By RICHARD BRADDELL
WELLINGTON - Electricity retailers and lines companies will face heavy fines under new rules designed to enable customers to switch retailers in a matter of days.
"I guarantee you now that in the next four or five months, the industry's disciplinary process will come to bear on the people not complying with the rules and there will be some big fines handed out," said Philip Bradley, chief executive of wholesale electricity market administrator M-Co.
A total of 81,000, or 5 per cent of consumers, changed electricity supplier in the year to March. With many large consumers among them, they accounted for 18 to 20 per cent of consumption.

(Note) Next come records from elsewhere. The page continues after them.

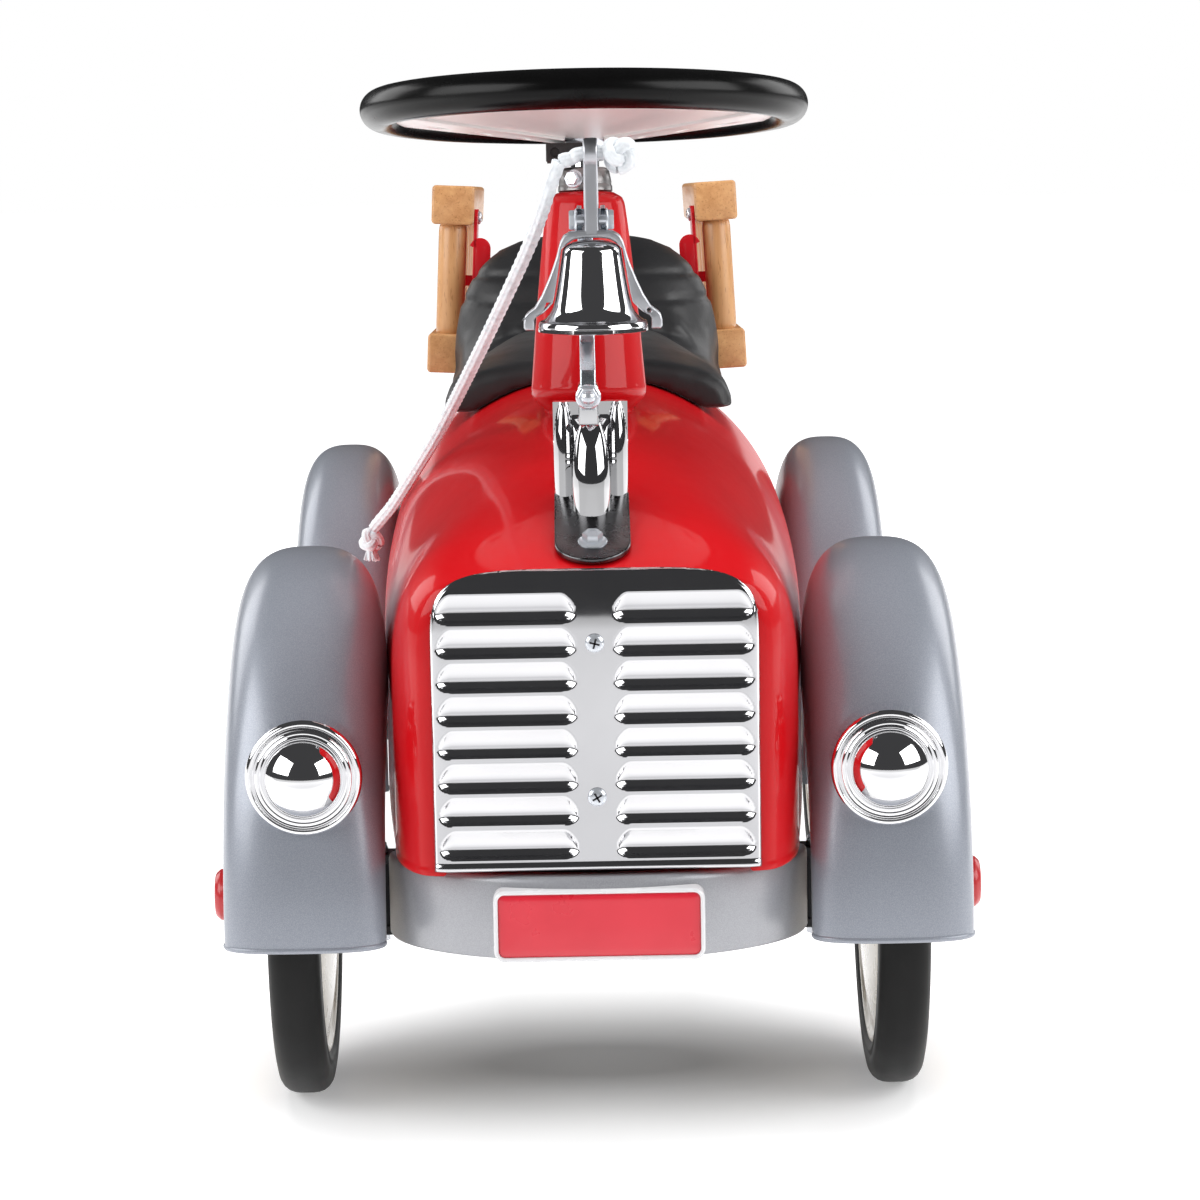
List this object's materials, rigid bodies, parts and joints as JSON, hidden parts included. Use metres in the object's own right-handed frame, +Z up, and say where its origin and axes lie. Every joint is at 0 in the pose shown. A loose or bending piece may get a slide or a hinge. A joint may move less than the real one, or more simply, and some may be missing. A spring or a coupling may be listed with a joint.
{
  "type": "foot_to_floor_ride_on_fire_car",
  "caption": "Sheet-steel foot-to-floor ride-on fire car for a small child, with a chrome grille and bell, wooden ladders, a saddle and steered front wheels.",
  "frame": {"origin": "On the floor, under the middle of the car's bounding box", "axes": "+X to the car's left-hand side as its driver sits, which is the right of a viewer in front; +Y from the number plate to the tail; +Z up"},
  "size_m": [0.358, 0.775, 0.4847],
  "materials": {
    "red_paint": "gloss",
    "dark_steel": "satin",
    "chrome": "polished",
    "screw_steel": "bright zinc",
    "satin_paint": "satin silver",
    "frame_plastic": "gloss",
    "plate_enamel": "gloss",
    "silver_paint": "metallic gloss",
    "seat_leather": "fine grained",
    "cast_metal": "cast",
    "cotton_rope": "braided",
    "black_plastic": "gloss",
    "red_plastic": "gloss",
    "tyre_rubber": "matt",
    "disc_plastic": "gloss cream",
    "beech_wood": "varnished",
    "red_bracket_paint": "gloss"
  },
  "bodies": {
    "car_body": {"body_shell": "red_paint", "floor_pan": "dark_steel", "chassis": "dark_steel", "grille": "chrome", "grille_screws": "screw_steel", "bumper": "satin_paint", "plate_frame": "frame_plastic", "plate_panel": "plate_enamel", "fender_front_left": "silver_paint", "fender_front_right": "silver_paint", "fender_rear_left": "silver_paint", "fender_rear_right": "silver_paint", "headlight_left": "chrome", "headlight_right": "chrome", "column_cover": "red_paint", "seat": "seat_leather", "bell_stand": "chrome", "stand_bolts": "screw_steel", "bell_hanger": "cast_metal", "pivot_bolt": "screw_steel", "rope": "cotton_rope", "rope_end_knot": "cotton_rope", "front_axle": "dark_steel", "kingpins": "dark_steel", "rear_axle": "dark_steel", "ladder_rails_left": "beech_wood", "ladder_rails_right": "beech_wood", "ladder_rungs_left": "beech_wood", "ladder_rungs_right": "beech_wood", "ladder_bracket_left": "red_bracket_paint", "ladder_bracket_right": "red_bracket_paint", "ladder_screws": "screw_steel"},
    "steering": {"steering_shaft": "chrome", "shaft_collar": "cast_metal", "collar_bolt": "screw_steel", "steering_hub": "chrome", "steering_spokes": "chrome", "steering_rim": "black_plastic", "horn_box": "black_plastic"},
    "horn": {"horn_button": "red_plastic"},
    "steering_knuckle_left": {"knuckle_left": "dark_steel"},
    "steering_knuckle_right": {"knuckle_right": "dark_steel"},
    "track_rod": {"tie_bar": "dark_steel"},
    "front_left_wheel": {"tyre_front_left": "tyre_rubber", "wheel_front_left": "disc_plastic", "hub_cap_front_left": "red_plastic"},
    "front_right_wheel": {"tyre_front_right": "tyre_rubber", "wheel_front_right": "disc_plastic", "hub_cap_front_right": "red_plastic"},
    "rear_left_wheel": {"tyre_rear_left": "tyre_rubber", "wheel_rear_left": "disc_plastic", "hub_cap_rear_left": "red_plastic"},
    "rear_right_wheel": {"tyre_rear_right": "tyre_rubber", "wheel_rear_right": "disc_plastic", "hub_cap_rear_right": "red_plastic"},
    "bell_arm": {"bell_yoke": "cast_metal", "bell": "chrome", "rope_knot": "cotton_rope"},
    "bell_clapper": {"clapper": "screw_steel"}
  },
  "joints": [
    {"name": "steering_turn", "type": "hinge", "parent": "car_body", "child": "steering", "pos_m": [0, -0.14, 0.464], "axis": [0, 0.1115, 0.9938], "range_deg": [-25, 25]},
    {"name": "horn_press", "type": "slide", "parent": "steering", "child": "horn", "axis": [0, -0.1115, -0.9938], "range_m": [0, 0.003], "stiffness_N_per_m": 300, "springref_m": -0.002},
    {"name": "left_knuckle_turn", "type": "hinge", "parent": "car_body", "child": "steering_knuckle_left", "pos_m": [-0.108, -0.245, 0.095], "axis": [0, 0, 1], "range_deg": [-15, 15]},
    {"name": "right_knuckle_turn", "type": "hinge", "parent": "car_body", "child": "steering_knuckle_right", "pos_m": [0.108, -0.245, 0.095], "axis": [0, 0, 1], "range_deg": [-15, 15]},
    {"name": "track_rod_slide", "type": "slide", "parent": "car_body", "child": "track_rod", "axis": [1, 0, 0], "range_m": [-0.0128, 0.0128]},
    {"name": "front_left_wheel_spin", "type": "hinge", "parent": "steering_knuckle_left", "child": "front_left_wheel", "pos_m": [-0.14, -0.245, 0.095], "axis": [1, 0, 0], "continuous": true},
    {"name": "front_right_wheel_spin", "type": "hinge", "parent": "steering_knuckle_right", "child": "front_right_wheel", "pos_m": [0.14, -0.245, 0.095], "axis": [1, 0, 0], "continuous": true},
    {"name": "rear_left_wheel_spin", "type": "hinge", "parent": "car_body", "child": "rear_left_wheel", "pos_m": [-0.14, 0.205, 0.095], "axis": [1, 0, 0], "continuous": true},
    {"name": "rear_right_wheel_spin", "type": "hinge", "parent": "car_body", "child": "rear_right_wheel", "pos_m": [0.14, 0.205, 0.095], "axis": [1, 0, 0], "continuous": true},
    {"name": "bell_swing", "type": "hinge", "parent": "car_body", "child": "bell_arm", "pos_m": [0.002, -0.318, 0.418], "axis": [1, 0, 0], "range_deg": [-22, 3]},
    {"name": "clapper_swing", "type": "hinge", "parent": "bell_arm", "child": "bell_clapper", "pos_m": [0.002, -0.318, 0.401], "axis": [1, 0, 0], "range_deg": [-18, 18]}
  ],
  "couplings": [
    {"joint": "left_knuckle_turn", "follows": "steering_turn", "ratio": 0.6},
    {"joint": "right_knuckle_turn", "follows": "steering_turn", "ratio": 0.6},
    {"joint": "track_rod_slide", "follows": "steering_turn", "m_per_rad": -0.0293}
  ]
}
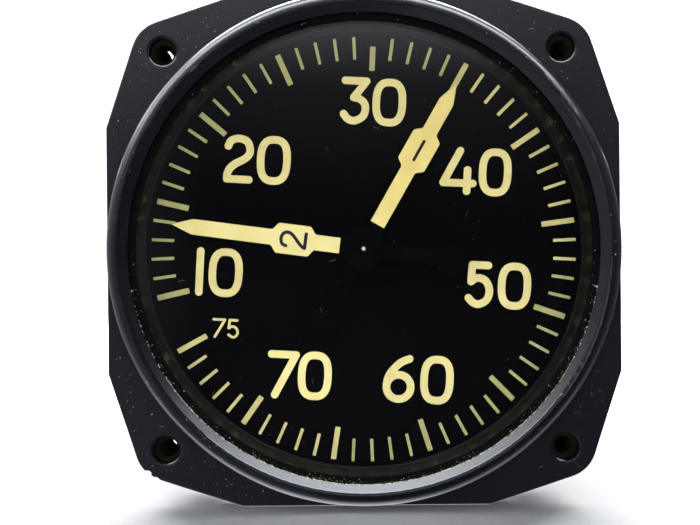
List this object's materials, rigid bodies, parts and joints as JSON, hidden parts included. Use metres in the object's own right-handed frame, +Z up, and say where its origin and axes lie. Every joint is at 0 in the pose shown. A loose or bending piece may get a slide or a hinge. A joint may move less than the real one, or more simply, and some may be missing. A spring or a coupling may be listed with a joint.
{
  "type": "manifold pressure indicator",
  "caption": "Round aircraft panel instrument on a cut-corner square flange, two pointers over a black dial behind flat glass, cylindrical rear case with a pin connector.",
  "frame": {"origin": "centre of the square screw-hole pattern, on the front (panel) face of the mounting flange", "axes": "+X to the right and +Z up as the dial is read; the dial faces -Y and the body runs back along +Y"},
  "size_m": [0.081, 0.1204, 0.081],
  "materials": {
    "black_phenolic": "satin moulded black phenolic, slightly bluish, dusty",
    "black_paint": "satin black paint on a cast aluminium can",
    "black_enamel": "semi-matt black enamel",
    "dial_black": "matt black dial paint with cream marks",
    "pointer_black": "matt black paint, cream paint on the blade",
    "cover_glass": "clear polished flat glass",
    "seal_rubber": "matt black rubber",
    "insert_brass": "dull darkened brass",
    "contact_brass": "bright drawn brass",
    "bare_aluminium": "machined aluminium",
    "connector_aluminium": "dull olive-grey plated aluminium",
    "core_steel": "stacked lamination steel with a varnish film",
    "winding_copper": "varnished enamelled copper wire",
    "bearing_steel": "ground steel",
    "brown_phenolic": "brown phenolic laminate",
    "lead_sleeve": "yellowish varnished cloth sleeving",
    "connector_insulator": "dark moulded insulator",
    "black_screw": "blackened steel"
  },
  "bodies": {
    "case": {"front_case": "black_phenolic", "mounting_inserts": "insert_brass", "glass_gasket": "seal_rubber", "cover_glass": "cover_glass", "spacer_ring": "black_enamel", "dial_plate": "dial_black", "mechanism_plate": "bare_aluminium", "front_synchro_front_bell": "bare_aluminium", "front_synchro_rear_bell": "bare_aluminium", "front_synchro_shell": "bare_aluminium", "front_synchro_stator_core": "core_steel", "front_synchro_stator_winding": "winding_copper", "front_synchro_brush_block": "brown_phenolic", "front_synchro_brushes": "contact_brass", "front_synchro_bearing_outer_rings": "bearing_steel", "rear_synchro_front_bell": "bare_aluminium", "rear_synchro_rear_bell": "bare_aluminium", "rear_synchro_shell": "bare_aluminium", "rear_synchro_stator_core": "core_steel", "rear_synchro_stator_winding": "winding_copper", "rear_synchro_brush_block": "brown_phenolic", "rear_synchro_brushes": "contact_brass", "rear_synchro_bearing_outer_rings": "bearing_steel", "tie_bolts": "bearing_steel", "tie_bolt_nuts": "contact_brass", "terminal_board": "brown_phenolic", "terminal_lugs": "contact_brass", "connector_leads": "lead_sleeve", "stator_leads": "lead_sleeve", "rear_case": "black_paint", "case_gasket": "seal_rubber", "case_screws": "black_screw", "connector_shell": "connector_aluminium", "connector_gasket": "seal_rubber", "connector_insert": "connector_insulator", "connector_pins": "contact_brass", "connector_screws": "bearing_steel"},
    "pointer_1_rotor": {"pointer_1": "pointer_black", "pointer_1_bush": "pointer_black", "hollow_shaft": "bearing_steel", "front_synchro_rotor_core": "core_steel", "front_synchro_rotor_winding": "winding_copper", "front_synchro_slip_ring_sleeve": "brown_phenolic", "front_synchro_slip_rings": "contact_brass", "front_synchro_bearing_inner_rings": "bearing_steel"},
    "pointer_2_rotor": {"pointer_2": "pointer_black", "pointer_2_bush": "pointer_black", "inner_shaft": "bearing_steel", "rear_synchro_rotor_core": "core_steel", "rear_synchro_rotor_winding": "winding_copper", "rear_synchro_slip_ring_sleeve": "brown_phenolic", "rear_synchro_slip_rings": "contact_brass", "rear_synchro_bearing_inner_rings": "bearing_steel"},
    "front_ball_sets": {"front_synchro_bearing_balls": "bearing_steel", "front_synchro_bearing_cages": "contact_brass"},
    "rear_ball_sets": {"rear_synchro_bearing_balls": "bearing_steel", "rear_synchro_bearing_cages": "contact_brass"}
  },
  "joints": [
    {"name": "pointer_1_turn", "type": "hinge", "parent": "case", "child": "pointer_1_rotor", "pos_m": [0, 0, 0], "axis": [0, 1, 0], "continuous": true},
    {"name": "pointer_2_turn", "type": "hinge", "parent": "case", "child": "pointer_2_rotor", "pos_m": [0, 0, 0], "axis": [0, 1, 0], "continuous": true},
    {"name": "front_ball_sets_turn", "type": "hinge", "parent": "case", "child": "front_ball_sets", "pos_m": [0, 0.009, 0], "axis": [0, 1, 0], "continuous": true},
    {"name": "rear_ball_sets_turn", "type": "hinge", "parent": "case", "child": "rear_ball_sets", "pos_m": [0, 0.045, 0], "axis": [0, 1, 0], "continuous": true}
  ],
  "couplings": [
    {"joint": "front_ball_sets_turn", "follows": "pointer_1_turn", "ratio": 0.409},
    {"joint": "rear_ball_sets_turn", "follows": "pointer_2_turn", "ratio": 0.375}
  ]
}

But game playing and procedural bungles by retailers and lines firms have been blamed for delays of several months for people wanting to change retailer. Some have not received bills. Some have even had their supply cut.
Mr Bradley said rules agreed by industry governance bodies Maria (Metering and Reconciliation Information Agreement) and the NZ Electricity Market would go to a members' vote in the next week or so and should take effect within 15 days.
The risk of fines of up to $50,000 for a single breach would bring potential rebels into line.
Once the rules were in place, M-Co would look into complaints by consumers who felt they had got a raw deal. An independent market surveillance body would decide whether a fine should be imposed, but experience in the wholesale power market was that fines were effective.
In spite of the market's problems, Mr Bradley said, the 5 per cent of consumers switching in the past year was a good result.